2. Nankör kâfirler, keşke toprak olarak kalsaydım, insan olarak yaratılmasaydım da bu başıma gelenler olmasaydı, diyecek.
3. Dünyada nankörlük yapanlar, keşke toprak olduğumu bilseydim, toprak gibi mütevazı olup kibirlenmeseydim de başıma bunlar gelmeseydi diyecek. Şeytan ağzıyla ateşe özenip kibirli, öfkeli değil de, aslıma uygun olarak toprak gibi mütevazı ve mülayim olsaydım, Rabbimin emirlerine boyun eğseydim, diyecek.
4. Bir görüşe göre de burada toprak olmayı isteyecek olan kâfir şeytandır. Zira o, vaktiyle Âdem’in topraktan yaratılmasını bahane ederek onu küçümsemiş ve ona secde etmeyerek Allah’a baş kaldırmıştı. İşte o gün şeytan şöyle diyecek: Keşke ateşten yaratıldım diye kibirlenmeseydim ve keşke ben de topraktan yaratılan bir Âdemoğlu olsaydım!
Tabiî ki ayette, bu manaların hepsi mevcuttur.

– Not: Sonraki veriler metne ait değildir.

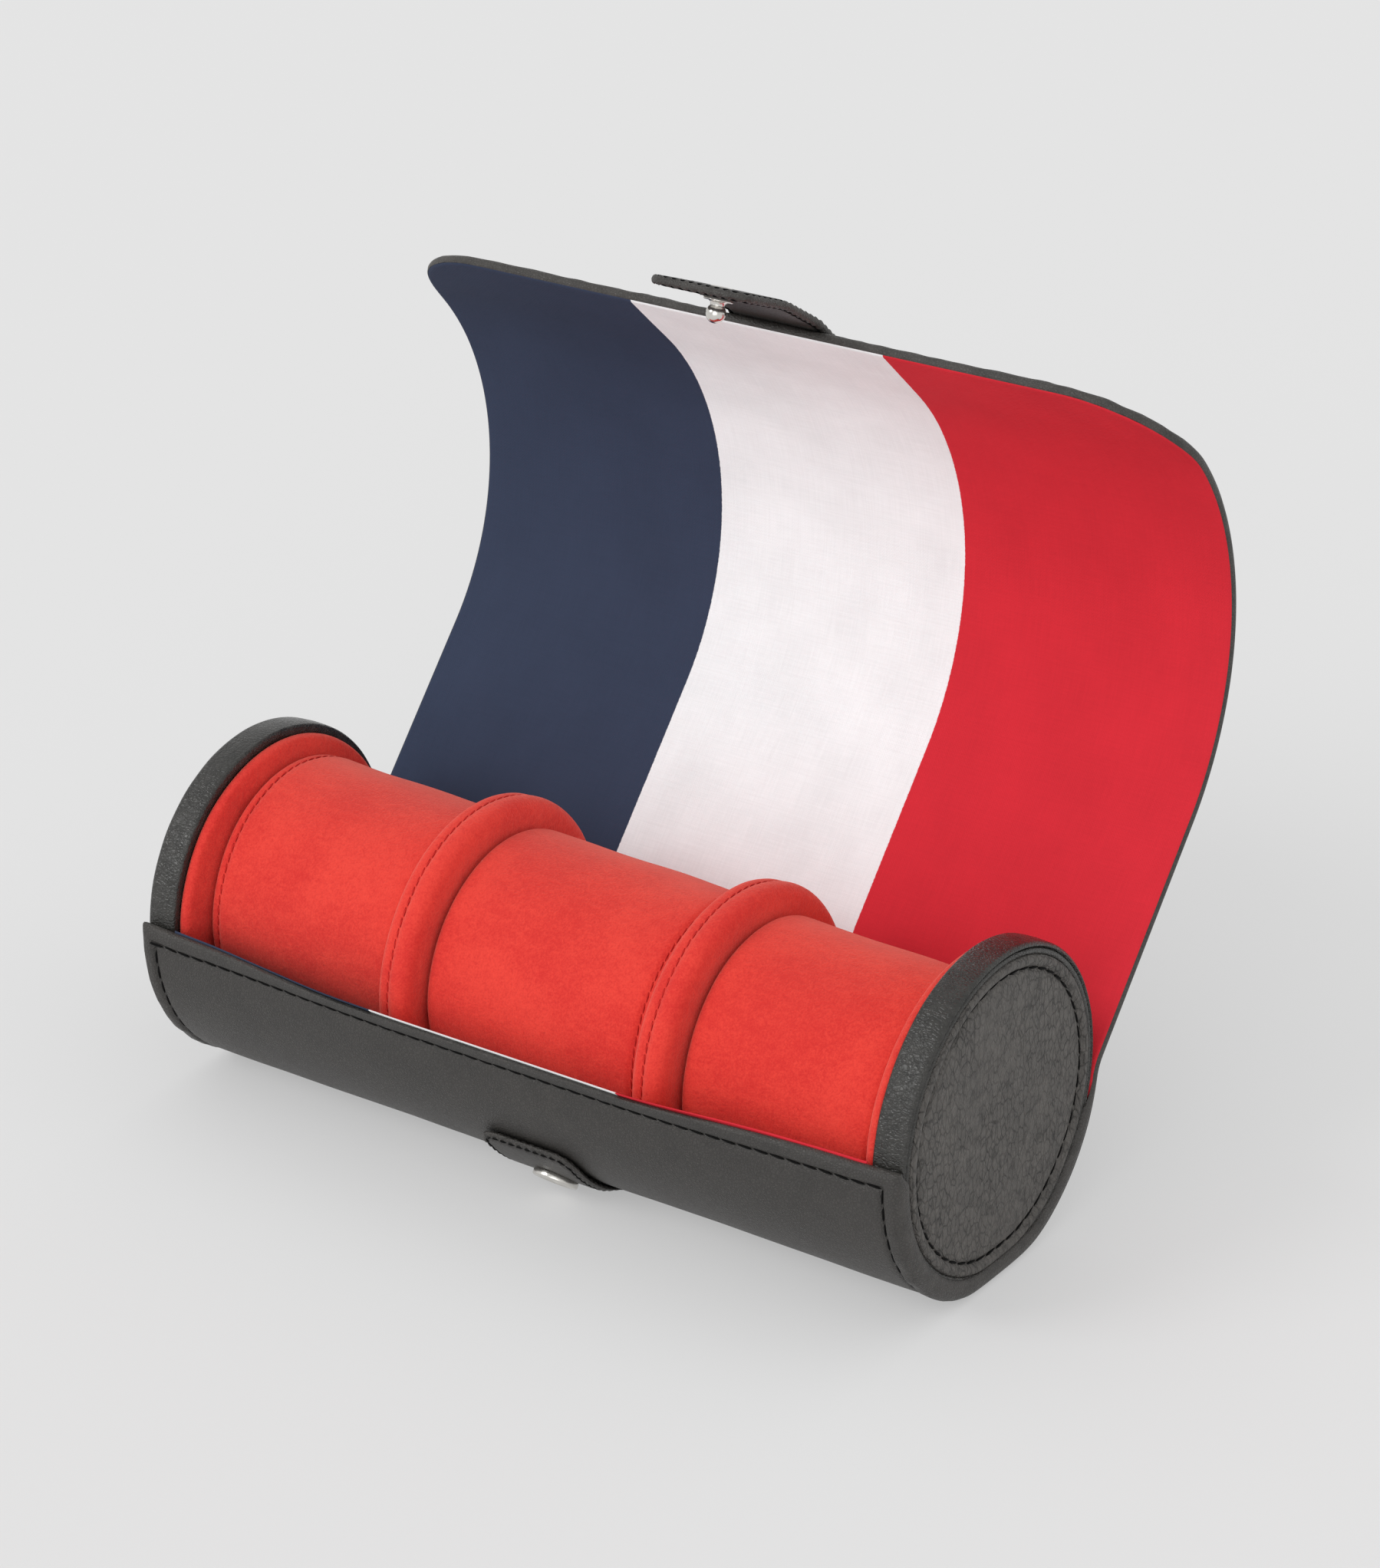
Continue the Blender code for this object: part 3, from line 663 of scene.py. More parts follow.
def make_cotton(name, colours):
    """Printed cotton: three fields across the cut, under one fine weave."""
    tree, shader = named_tree(name)
    cut = add_node(tree, "ShaderNodeAttribute", attribute_name="cut").outputs["Vector"]
    weave = placed(tree, "Plain weave", {"Vector": cut})
    bleed = noise_of(tree, cut, 1500.0, 2.0)
    across = add_node(tree, "ShaderNodeSeparateXYZ", {0: cut}).outputs["X"]
    across = calc(tree, "MULTIPLY_ADD", calc(tree, "SUBTRACT", bleed.outputs["Fac"], 0.5), 0.0003, across)
    soft = 0.00012
    first = ramp(tree, across, colours.navy_edge - soft, colours.navy_edge + soft)
    second = ramp(tree, across, colours.red_edge - soft, colours.red_edge + soft)
    base = mixed(tree, first, tuple(colours.navy), tuple(colours.white))
    base = mixed(tree, second, base, tuple(colours.red))
    shade = ramp(tree, weave["Tone"], 0.2, 0.8, 0.90, 1.07)
    shaded = add_node(tree, "ShaderNodeVectorMath", {0: base, "Scale": shade}, operation="SCALE")
    feed(tree, shaded.outputs["Vector"], shader.inputs["Base Color"])
    feed(tree, bumped(tree, weave["Height"], 0.28, 0.0002), shader.inputs["Normal"])
    shader.inputs["Roughness"].default_value = 0.85
    shader.inputs["Specular IOR Level"].default_value = 0.15


def make_thread(name, tint):
    tree, shader = named_tree(name)
    place = object_place(tree)
    strands = add_node(tree, "ShaderNodeTexWave", {"Vector": place, "Scale": 900.0, "Distortion": 2.0})
    feed(tree, mixed(tree, strands.outputs["Fac"], tint, tuple(c * 1.8 for c in tint)), shader.inputs["Base Color"])
    feed(tree, bumped(tree, strands.outputs["Fac"], 0.5, 0.0001), shader.inputs["Normal"])
    shader.inputs["Roughness"].default_value = 0.8
    shader.inputs["Specular IOR Level"].default_value = 0.12


def make_metal(name, tint):
    tree, shader = named_tree(name)
    place = object_place(tree)
    marks = noise_of(tree, place, 700.0, 4.0)
    feed(tree, mixed(tree, marks.outputs["Fac"], tuple(c * 0.9 for c in tint), tint), shader.inputs["Base Color"])
    feed(tree, ramp(tree, marks.outputs["Fac"], 0.2, 0.8, 0.14, 0.28), shader.inputs["Roughness"])
    feed(tree, bumped(tree, marks.outputs["Fac"], 0.05, 0.0001), shader.inputs["Normal"])
    shader.inputs["Metallic"].default_value = 1.0


def make_board(name, tint):
    tree, shader = named_tree(name)
    place = object_place(tree)
    flecks = noise_of(tree, scaled(tree, place, (4.0, 1.0, 1.0)), 800.0, 4.0)
    feed(tree, mixed(tree, flecks.outputs["Fac"], tuple(c * 0.7 for c in tint), tint), shader.inputs["Base Color"])
    feed(tree, bumped(tree, flecks.outputs["Fac"], 0.3, 0.0002), shader.inputs["Normal"])
    shader.inputs["Roughness"].default_value = 0.85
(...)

Buna göre ayet, şeytanı içine aldığı gibi, kâfirleri ve kibirli nankör olan herkesi de içine almaktadır.
Kaynaklarımızda yer aldığına göre Hz. Peygamberin, Hz. Ebubekir ve Hz. Ömer’in “Keşke kuş olsaydım, keşke saman çöpü olsaydım da bu sorumlulukları yüklenmeseydim” deyişleri dünyadadır. Onlar bunu yüklendikleri emanetin ağırlığını belirtmek için söylemişlerdir.
Kâfirin, keşke toprak olsaydım deyişi ise Ahirettedir, onların bu sızlanışlarının onlara bir faydası olmayacaktır. Çünkü iş işten geçmiş, fırsatlar tükenip gitmiştir. Yüce Allah, her insana düşünüp doğruyu bulacağı ve yaratılış gayesi doğrultusunda yaşayabileceği bir hayat fırsatı vermiştir.
Hangi anlamda olursa olsun, o gün ah keşke toprak olsaydım dememek için şimdiden tedbir almak, o mal mülk, evlad-u ıyâl, makam ve mansıbın fayda vermeyeceği güne hazırlanmak gerek.